**Written exercise**: Only the lines from the one with "seat_top_panel();" through the one with "for node in" are to be restated, word for word, with both of them included.

**Given records**:

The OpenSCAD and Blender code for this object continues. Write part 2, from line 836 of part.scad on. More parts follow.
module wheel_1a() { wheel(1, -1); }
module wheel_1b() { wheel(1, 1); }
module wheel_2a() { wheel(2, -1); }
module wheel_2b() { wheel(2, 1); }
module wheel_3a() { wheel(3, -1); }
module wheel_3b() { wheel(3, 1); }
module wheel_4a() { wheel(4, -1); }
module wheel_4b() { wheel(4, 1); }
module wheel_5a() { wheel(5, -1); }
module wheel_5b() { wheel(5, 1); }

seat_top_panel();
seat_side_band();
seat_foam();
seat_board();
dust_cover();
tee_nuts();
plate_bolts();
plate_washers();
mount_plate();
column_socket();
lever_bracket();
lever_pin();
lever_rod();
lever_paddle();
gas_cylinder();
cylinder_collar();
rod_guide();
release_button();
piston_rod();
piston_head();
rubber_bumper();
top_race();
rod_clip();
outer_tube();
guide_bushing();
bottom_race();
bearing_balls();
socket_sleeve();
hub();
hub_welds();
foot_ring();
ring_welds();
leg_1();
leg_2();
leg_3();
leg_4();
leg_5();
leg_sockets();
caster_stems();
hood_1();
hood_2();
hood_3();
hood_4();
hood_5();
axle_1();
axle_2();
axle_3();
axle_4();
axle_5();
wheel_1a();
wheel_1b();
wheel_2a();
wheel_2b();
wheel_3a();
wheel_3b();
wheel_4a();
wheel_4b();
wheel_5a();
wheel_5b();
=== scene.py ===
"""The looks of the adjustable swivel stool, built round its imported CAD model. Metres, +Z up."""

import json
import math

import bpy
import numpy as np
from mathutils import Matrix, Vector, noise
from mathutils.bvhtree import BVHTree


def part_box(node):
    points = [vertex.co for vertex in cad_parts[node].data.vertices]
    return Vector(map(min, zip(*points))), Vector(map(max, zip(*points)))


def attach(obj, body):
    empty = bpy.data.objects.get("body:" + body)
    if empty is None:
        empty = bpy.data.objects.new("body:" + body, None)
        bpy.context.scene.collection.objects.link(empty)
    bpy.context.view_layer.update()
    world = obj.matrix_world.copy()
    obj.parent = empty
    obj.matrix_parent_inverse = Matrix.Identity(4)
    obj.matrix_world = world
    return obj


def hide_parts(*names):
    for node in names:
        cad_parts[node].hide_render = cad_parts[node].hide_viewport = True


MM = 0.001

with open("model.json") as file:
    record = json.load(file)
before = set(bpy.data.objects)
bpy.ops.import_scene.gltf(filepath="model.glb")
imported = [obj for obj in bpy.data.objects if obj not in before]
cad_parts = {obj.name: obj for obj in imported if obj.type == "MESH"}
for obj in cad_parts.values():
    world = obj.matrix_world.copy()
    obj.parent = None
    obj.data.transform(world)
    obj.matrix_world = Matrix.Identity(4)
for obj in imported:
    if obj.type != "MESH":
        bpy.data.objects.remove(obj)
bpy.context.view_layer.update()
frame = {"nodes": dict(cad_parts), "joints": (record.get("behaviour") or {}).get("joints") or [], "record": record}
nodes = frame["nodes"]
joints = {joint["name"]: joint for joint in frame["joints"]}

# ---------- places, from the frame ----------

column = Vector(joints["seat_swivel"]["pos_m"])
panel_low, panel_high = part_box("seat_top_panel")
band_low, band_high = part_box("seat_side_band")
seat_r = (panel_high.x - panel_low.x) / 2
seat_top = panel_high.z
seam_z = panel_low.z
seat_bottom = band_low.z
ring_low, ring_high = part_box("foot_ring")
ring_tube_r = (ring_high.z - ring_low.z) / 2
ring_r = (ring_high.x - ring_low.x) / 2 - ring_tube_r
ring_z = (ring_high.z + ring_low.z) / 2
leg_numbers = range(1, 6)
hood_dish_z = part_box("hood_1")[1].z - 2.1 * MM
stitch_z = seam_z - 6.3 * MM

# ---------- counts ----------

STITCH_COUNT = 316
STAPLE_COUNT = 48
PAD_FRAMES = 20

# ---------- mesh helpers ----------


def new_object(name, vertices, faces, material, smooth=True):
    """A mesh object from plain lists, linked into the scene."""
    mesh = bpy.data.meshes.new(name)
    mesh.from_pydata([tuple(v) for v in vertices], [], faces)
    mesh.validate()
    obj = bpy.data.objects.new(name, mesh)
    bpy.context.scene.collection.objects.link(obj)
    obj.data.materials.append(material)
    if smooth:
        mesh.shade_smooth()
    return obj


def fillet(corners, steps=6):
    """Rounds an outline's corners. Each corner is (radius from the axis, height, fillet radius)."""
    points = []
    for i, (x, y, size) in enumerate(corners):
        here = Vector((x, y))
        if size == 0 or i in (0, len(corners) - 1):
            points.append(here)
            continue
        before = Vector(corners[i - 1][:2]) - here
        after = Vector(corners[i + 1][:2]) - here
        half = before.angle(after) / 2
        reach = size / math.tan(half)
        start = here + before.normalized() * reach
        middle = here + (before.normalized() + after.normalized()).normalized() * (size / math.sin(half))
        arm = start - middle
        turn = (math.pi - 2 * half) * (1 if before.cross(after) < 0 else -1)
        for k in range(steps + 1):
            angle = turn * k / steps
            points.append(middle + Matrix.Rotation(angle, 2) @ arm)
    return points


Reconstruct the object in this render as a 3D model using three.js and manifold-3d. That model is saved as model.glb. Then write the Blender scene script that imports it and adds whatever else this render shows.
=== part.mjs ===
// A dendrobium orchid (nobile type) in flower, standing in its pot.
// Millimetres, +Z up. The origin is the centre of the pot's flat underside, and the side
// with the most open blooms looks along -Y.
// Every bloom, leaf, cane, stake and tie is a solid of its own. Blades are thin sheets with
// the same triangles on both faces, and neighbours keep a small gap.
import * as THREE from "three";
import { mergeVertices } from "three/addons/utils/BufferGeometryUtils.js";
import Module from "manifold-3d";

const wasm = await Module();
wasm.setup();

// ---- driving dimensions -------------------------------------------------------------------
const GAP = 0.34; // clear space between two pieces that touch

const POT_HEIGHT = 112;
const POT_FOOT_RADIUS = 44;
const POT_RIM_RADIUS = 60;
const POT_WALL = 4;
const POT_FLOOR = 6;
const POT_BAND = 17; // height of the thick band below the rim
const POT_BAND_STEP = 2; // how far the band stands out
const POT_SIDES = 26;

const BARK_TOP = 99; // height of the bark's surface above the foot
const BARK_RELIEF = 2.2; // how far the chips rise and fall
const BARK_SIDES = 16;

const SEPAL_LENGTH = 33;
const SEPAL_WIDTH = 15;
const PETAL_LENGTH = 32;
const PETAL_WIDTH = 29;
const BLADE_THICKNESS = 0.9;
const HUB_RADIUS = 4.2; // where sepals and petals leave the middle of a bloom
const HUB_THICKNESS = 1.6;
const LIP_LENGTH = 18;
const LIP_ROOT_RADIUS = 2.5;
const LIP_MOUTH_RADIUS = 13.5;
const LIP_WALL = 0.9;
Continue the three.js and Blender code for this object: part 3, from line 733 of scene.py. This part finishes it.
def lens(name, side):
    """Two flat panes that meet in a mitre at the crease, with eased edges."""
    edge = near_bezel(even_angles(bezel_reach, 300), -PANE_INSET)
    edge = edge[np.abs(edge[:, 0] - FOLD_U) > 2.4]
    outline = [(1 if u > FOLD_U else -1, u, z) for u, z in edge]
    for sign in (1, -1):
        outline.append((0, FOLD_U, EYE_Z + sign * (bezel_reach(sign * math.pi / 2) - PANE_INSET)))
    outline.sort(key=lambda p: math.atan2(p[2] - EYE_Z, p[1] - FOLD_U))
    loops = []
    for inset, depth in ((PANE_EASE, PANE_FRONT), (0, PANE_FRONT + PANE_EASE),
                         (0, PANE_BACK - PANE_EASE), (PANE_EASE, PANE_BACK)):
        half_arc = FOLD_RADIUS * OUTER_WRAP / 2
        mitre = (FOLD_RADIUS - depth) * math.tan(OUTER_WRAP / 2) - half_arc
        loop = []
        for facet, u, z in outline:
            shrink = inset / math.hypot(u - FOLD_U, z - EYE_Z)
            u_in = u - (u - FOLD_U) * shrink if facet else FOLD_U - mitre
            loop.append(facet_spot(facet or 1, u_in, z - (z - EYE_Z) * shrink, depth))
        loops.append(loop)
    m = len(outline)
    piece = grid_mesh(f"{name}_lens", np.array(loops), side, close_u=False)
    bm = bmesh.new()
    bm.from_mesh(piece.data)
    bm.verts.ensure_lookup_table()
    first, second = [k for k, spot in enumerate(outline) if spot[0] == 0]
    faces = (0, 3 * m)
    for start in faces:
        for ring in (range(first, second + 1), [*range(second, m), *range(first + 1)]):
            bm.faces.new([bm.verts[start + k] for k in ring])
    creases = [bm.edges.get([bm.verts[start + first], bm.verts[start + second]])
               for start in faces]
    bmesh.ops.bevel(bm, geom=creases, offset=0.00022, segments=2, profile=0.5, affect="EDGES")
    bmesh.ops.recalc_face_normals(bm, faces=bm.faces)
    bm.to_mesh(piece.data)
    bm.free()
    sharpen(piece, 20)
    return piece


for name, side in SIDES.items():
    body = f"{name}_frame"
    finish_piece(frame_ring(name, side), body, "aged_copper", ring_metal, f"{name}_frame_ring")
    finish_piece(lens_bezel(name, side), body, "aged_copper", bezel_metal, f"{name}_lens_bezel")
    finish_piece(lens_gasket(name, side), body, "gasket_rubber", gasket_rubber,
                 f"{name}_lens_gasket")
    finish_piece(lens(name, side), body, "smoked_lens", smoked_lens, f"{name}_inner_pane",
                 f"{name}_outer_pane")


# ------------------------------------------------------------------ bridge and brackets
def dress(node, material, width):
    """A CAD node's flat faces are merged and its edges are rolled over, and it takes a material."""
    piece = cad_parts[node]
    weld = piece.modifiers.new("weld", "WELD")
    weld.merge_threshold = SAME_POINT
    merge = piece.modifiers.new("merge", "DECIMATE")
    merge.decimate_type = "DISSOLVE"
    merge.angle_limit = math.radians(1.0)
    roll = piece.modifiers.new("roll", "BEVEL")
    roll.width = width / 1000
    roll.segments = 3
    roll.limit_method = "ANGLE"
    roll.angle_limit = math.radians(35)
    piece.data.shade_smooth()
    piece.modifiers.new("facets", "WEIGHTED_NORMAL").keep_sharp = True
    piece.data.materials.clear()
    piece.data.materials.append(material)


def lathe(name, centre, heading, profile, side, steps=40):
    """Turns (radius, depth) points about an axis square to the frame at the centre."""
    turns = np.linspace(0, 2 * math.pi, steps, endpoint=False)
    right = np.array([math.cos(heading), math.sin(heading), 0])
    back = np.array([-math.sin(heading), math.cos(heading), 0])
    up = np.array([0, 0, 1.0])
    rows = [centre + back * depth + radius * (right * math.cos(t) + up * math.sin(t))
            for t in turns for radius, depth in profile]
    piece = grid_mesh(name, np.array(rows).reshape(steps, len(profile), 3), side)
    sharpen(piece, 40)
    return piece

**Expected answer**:
seat_top_panel();
seat_side_band();
seat_foam();
seat_board();
dust_cover();
tee_nuts();
plate_bolts();
plate_washers();
mount_plate();
column_socket();
lever_bracket();
lever_pin();
lever_rod();
lever_paddle();
gas_cylinder();
cylinder_collar();
rod_guide();
release_button();
piston_rod();
piston_head();
rubber_bumper();
top_race();
rod_clip();
outer_tube();
guide_bushing();
bottom_race();
bearing_balls();
socket_sleeve();
hub();
hub_welds();
foot_ring();
ring_welds();
leg_1();
leg_2();
leg_3();
leg_4();
leg_5();
leg_sockets();
caster_stems();
hood_1();
hood_2();
hood_3();
hood_4();
hood_5();
axle_1();
axle_2();
axle_3();
axle_4();
axle_5();
wheel_1a();
wheel_1b();
wheel_2a();
wheel_2b();
wheel_3a();
wheel_3b();
wheel_4a();
wheel_4b();
wheel_5a();
wheel_5b();
=== scene.py ===
"""The looks of the adjustable swivel stool, built round its imported CAD model. Metres, +Z up."""

import json
import math

import bpy
import numpy as np
from mathutils import Matrix, Vector, noise
from mathutils.bvhtree import BVHTree


def part_box(node):
    points = [vertex.co for vertex in cad_parts[node].data.vertices]
    return Vector(map(min, zip(*points))), Vector(map(max, zip(*points)))


def attach(obj, body):
    empty = bpy.data.objects.get("body:" + body)
    if empty is None:
        empty = bpy.data.objects.new("body:" + body, None)
        bpy.context.scene.collection.objects.link(empty)
    bpy.context.view_layer.update()
    world = obj.matrix_world.copy()
    obj.parent = empty
    obj.matrix_parent_inverse = Matrix.Identity(4)
    obj.matrix_world = world
    return obj


def hide_parts(*names):
    for node in names:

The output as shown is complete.